P. 31: In 1998, women’s median wealth – $12,748; men’s median wealth – $19,238.
P. 38: For those earning over $80,000, women’s media wealth – $117,950; men’s median wealth – $415,000.
P. 59: Raising a child from birth to age 17 costs between $176,890 and $353,410.
P. 60: 50 percent of never-married mothers live in poverty compared to 29 percent of never-married single fathers, 25 percent of divorced single mothers, and 14 percent of divorced single fathers.
P. 62: Wealth ratio between single mothers and single fathers is 22 percent: men have $1 and women have $.22); half of all never-married mothers average $40 in wealth and never-married fathers average $24,300; 46 percent of women have no or negative wealth.
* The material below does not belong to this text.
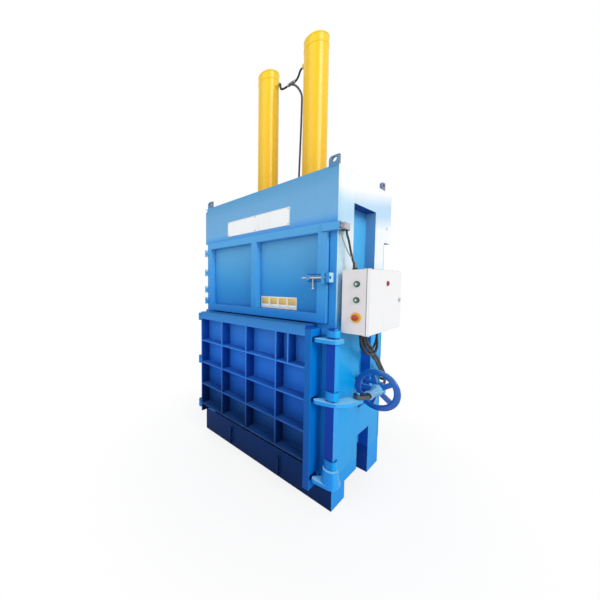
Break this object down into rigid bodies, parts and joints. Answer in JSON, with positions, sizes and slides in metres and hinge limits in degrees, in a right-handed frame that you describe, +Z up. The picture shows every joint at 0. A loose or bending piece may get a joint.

Pp. 65-66: Mothers experience a 4-percent wage penalty for first child and 12 percent for each additional one while men increase 9 percent with birth of first child because they are considered more committed to their work. [Economist Stephen Rose and Heidi Hartmann, president of the Institute for Women’s Policy Research: women’s average annual earnings decline 20 percent if they stay out of the workforce for one year and 30 percent if the absence stretches to two or three years.]
The income gap between men and women is important, but the wealth gap reveals why men have greater quality of life than women do. With the fiscal discrimination against women who bear children and the increasing loss of net worth for all women, the United States will continue to fall farther and farther behind other countries as a world leader.